Sidekick Name Generator — Names for Companions, Partners, and the Person Who Actually Gets Things Done
Generate sidekick names for loyal companions, secondary protagonists, and the person who keeps the hero operational — from Sam Gamgee to Watson to Hermione Granger — for fiction that understands that the sidekick is often the most competent person in the room.

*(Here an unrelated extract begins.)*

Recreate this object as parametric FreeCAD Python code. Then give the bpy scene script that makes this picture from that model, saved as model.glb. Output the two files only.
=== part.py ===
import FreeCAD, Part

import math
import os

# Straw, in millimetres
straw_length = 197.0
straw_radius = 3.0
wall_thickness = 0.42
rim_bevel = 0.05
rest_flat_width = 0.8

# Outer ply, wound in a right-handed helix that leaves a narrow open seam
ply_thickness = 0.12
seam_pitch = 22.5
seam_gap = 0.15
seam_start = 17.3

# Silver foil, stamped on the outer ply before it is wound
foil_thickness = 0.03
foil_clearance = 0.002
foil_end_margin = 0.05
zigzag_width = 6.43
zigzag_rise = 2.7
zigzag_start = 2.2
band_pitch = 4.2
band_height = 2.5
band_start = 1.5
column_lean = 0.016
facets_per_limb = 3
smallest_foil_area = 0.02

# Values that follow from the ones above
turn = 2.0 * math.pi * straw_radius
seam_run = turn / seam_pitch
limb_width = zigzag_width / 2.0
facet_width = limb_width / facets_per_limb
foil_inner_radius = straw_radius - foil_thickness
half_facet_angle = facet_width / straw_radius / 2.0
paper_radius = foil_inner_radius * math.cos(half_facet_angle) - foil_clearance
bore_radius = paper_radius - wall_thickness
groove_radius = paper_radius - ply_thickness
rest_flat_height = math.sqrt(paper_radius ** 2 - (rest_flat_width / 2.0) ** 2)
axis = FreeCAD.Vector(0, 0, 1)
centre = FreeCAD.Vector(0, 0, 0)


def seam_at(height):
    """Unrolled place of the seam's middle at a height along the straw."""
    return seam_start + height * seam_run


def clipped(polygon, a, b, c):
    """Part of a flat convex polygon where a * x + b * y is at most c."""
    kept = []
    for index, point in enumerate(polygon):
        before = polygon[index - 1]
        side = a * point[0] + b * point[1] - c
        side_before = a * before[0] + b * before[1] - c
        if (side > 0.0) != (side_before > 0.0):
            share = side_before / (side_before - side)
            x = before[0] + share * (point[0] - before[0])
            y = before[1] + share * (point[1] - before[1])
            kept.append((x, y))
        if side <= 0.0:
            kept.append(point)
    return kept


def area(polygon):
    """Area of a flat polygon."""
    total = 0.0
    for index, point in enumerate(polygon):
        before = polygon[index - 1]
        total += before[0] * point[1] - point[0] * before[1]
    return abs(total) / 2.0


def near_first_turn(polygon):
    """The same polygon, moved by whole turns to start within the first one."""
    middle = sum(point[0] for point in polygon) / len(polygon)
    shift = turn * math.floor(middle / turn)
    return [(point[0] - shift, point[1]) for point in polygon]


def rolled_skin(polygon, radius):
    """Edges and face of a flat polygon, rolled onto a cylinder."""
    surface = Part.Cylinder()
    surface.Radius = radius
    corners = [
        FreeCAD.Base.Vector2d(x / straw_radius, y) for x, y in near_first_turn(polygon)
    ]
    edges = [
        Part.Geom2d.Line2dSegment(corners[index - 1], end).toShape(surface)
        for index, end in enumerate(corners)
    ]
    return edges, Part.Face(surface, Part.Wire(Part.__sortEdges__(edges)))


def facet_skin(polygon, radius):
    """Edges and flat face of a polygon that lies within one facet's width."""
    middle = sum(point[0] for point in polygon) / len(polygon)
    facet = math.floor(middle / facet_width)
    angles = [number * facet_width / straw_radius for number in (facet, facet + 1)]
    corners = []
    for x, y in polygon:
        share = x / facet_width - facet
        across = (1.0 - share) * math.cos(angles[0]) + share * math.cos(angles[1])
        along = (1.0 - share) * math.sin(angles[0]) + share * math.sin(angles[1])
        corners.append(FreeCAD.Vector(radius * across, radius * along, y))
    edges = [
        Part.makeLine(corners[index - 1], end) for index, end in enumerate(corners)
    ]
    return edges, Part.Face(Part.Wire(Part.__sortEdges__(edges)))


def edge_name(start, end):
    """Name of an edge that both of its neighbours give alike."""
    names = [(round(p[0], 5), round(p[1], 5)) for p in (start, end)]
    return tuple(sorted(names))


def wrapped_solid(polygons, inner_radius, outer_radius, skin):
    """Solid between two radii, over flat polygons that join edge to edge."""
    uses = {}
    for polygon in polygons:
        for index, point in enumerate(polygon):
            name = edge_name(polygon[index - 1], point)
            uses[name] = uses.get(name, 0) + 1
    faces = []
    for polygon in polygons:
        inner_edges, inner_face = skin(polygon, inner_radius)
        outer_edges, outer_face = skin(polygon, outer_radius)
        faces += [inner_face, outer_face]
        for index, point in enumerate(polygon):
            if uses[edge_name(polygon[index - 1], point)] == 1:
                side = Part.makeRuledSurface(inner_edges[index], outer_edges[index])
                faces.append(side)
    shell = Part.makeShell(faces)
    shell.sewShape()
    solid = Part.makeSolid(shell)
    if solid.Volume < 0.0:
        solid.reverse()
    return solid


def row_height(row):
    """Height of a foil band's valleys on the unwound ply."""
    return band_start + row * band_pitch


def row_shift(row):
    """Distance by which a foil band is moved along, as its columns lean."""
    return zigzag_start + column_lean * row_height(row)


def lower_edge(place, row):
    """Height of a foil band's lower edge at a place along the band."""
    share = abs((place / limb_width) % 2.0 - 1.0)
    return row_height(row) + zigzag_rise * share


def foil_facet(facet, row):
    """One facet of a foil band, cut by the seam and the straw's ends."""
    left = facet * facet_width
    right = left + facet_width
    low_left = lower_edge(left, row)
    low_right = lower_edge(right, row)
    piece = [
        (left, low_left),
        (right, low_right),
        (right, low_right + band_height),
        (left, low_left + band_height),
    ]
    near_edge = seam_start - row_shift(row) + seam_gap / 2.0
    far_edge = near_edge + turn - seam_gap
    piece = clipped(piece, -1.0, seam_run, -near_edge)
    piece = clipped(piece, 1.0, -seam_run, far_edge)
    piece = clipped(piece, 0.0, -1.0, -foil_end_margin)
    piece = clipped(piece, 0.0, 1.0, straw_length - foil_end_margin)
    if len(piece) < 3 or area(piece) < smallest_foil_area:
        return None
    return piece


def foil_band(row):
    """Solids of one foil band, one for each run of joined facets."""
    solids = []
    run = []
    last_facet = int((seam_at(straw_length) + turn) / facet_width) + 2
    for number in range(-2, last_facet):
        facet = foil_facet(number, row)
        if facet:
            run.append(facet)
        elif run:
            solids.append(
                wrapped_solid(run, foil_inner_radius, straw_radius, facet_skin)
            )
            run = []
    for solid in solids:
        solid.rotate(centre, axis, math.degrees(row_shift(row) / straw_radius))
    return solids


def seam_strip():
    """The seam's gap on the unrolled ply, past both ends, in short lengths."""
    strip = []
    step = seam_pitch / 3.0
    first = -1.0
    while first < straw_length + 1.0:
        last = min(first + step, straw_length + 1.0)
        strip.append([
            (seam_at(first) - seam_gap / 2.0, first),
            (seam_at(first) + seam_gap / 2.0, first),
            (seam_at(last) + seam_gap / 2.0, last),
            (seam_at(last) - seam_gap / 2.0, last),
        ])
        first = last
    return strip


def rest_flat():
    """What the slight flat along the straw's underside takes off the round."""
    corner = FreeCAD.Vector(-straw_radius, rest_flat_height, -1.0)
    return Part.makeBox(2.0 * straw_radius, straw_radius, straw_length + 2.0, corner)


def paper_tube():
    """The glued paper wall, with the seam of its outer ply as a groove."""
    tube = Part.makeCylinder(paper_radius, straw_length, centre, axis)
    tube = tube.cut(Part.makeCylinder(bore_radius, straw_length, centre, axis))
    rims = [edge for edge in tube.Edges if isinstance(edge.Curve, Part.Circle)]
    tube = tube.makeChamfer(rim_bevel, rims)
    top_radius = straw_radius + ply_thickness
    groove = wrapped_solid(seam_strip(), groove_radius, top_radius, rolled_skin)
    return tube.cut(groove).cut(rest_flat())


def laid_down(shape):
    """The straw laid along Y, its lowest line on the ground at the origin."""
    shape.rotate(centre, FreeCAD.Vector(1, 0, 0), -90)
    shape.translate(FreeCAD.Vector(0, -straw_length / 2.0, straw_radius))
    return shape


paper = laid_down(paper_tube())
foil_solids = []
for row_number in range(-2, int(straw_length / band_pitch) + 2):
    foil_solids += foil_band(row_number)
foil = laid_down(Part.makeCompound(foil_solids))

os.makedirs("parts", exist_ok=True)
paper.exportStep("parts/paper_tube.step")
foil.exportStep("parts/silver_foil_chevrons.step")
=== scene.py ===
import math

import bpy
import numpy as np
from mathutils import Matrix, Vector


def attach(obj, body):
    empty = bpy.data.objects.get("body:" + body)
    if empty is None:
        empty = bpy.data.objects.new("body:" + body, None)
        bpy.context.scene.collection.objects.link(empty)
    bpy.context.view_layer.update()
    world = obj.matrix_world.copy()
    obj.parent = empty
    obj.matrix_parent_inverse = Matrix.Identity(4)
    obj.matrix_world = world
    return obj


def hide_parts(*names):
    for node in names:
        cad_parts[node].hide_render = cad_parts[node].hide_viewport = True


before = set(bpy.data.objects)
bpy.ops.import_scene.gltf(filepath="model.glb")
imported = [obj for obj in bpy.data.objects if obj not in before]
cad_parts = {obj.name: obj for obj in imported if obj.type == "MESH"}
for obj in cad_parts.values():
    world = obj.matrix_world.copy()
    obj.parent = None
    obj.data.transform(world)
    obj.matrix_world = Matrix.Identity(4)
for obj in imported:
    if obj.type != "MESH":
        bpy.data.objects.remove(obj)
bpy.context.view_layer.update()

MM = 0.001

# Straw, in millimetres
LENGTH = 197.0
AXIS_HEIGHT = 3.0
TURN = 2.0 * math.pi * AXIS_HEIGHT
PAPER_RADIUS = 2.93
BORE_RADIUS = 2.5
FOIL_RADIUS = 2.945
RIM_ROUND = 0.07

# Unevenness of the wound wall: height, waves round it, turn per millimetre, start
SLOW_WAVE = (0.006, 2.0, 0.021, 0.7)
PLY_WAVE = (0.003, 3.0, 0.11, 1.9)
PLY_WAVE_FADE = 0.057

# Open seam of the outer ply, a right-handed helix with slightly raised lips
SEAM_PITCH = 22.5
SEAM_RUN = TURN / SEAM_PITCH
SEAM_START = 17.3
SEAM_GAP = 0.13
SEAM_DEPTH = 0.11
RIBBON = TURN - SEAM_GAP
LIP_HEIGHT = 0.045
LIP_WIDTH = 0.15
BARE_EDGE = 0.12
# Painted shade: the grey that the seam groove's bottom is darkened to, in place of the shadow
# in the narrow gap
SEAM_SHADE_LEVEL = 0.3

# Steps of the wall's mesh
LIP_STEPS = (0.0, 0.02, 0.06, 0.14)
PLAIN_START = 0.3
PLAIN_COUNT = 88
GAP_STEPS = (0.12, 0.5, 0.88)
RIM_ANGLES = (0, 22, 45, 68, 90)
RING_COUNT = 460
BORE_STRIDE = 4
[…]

The Sidekick in Literary Tradition
The "sidekick" label does a disservice to the characters it describes: Samwise Gamgee, who carries Frodo up the mountain; Watson, without whom Holmes has no one to explain anything to and who in modern readings is as important to the duo's success as Holmes himself; Hermione Granger, whose intelligence and competence keeps Harry Potter alive for seven books; Horatio in Hamlet, who is there at the beginning and the end and is the only one left to tell the story. Literary theory has increasingly reassessed the "sidekick" role: the companion of the hero is often the character who has more emotional range, better social skills, and often greater practical competence. What distinguishes the hero from the companion is typically the hero's extraordinary quality (exceptional destiny, exceptional courage, exceptional gift) rather than exceptional competence — the companion is often the capable one while the hero is the significant one. For fiction writers, the sidekick's narrative function is multi-layered: they provide the protagonist with someone to talk to (which lets the character's inner life become external); they provide the reader with a perspective on the protagonist (we see the hero through their companion's eyes); and they provide the story with continuity across the protagonist's absences (the companion's POV during the hero's solo experience).
Sidekick Naming: Characters in Their Own Right
The most effective sidekick names are those that work as names for characters in their own right rather than companion-identifiers. Samwise (from Old English Samwis — "half-wise," with a sense of modesty about one's own intelligence — though Sam is anything but) has meaning that is ironic given Sam's actual character. Watson (simple English surname, ordinary, forgettable — which is exactly what Watson presents himself as while being anything but). Hermione (from the Greek heroine who appears in Menelaus's mythology — bookish choice for a bookish character). Sidekick names often have a quality of ordinariness that contrasts with the hero's more significant-feeling name. The companion is the normal person; the hero is the extraordinary one. A sidekick name that sounds too grand undercuts this contrast; one that sounds too plain risks making the character feel less than their actual narrative importance. For sidekicks who are specifically partners rather than assistants (the Watson model where both characters are necessary, not hierarchically arranged), names that have equal weight to the hero's name maintain the partnership dynamic.
Using the Generator for Your Companion Character
When generating sidekick or companion names, resist the impulse to name them significantly. The sidekick's narrative dignity often comes precisely from having a name that doesn't announce their importance — Sam, not Samwise Gamgee the Great Gardener Who Saved Middle Earth. Consider the sidekick's specific competence. The best sidekick characters are better at something than the hero — often several things. Watson is more socially competent than Holmes; Hermione is more academically competent than Harry; Sam is more emotionally competent than Frodo. The name should fit a character who knows their role and is excellent at it, without needing to be the main event. For the sidekick's specific devotion: what makes the companion stay when it would be reasonable to leave? The answer to this question is the sidekick's core characterization. Sam stays because loyalty is who he is, not because he has no other options. Hermione stays because she understands the stakes and has committed to the work. The name should fit the specific version of commitment the character embodies.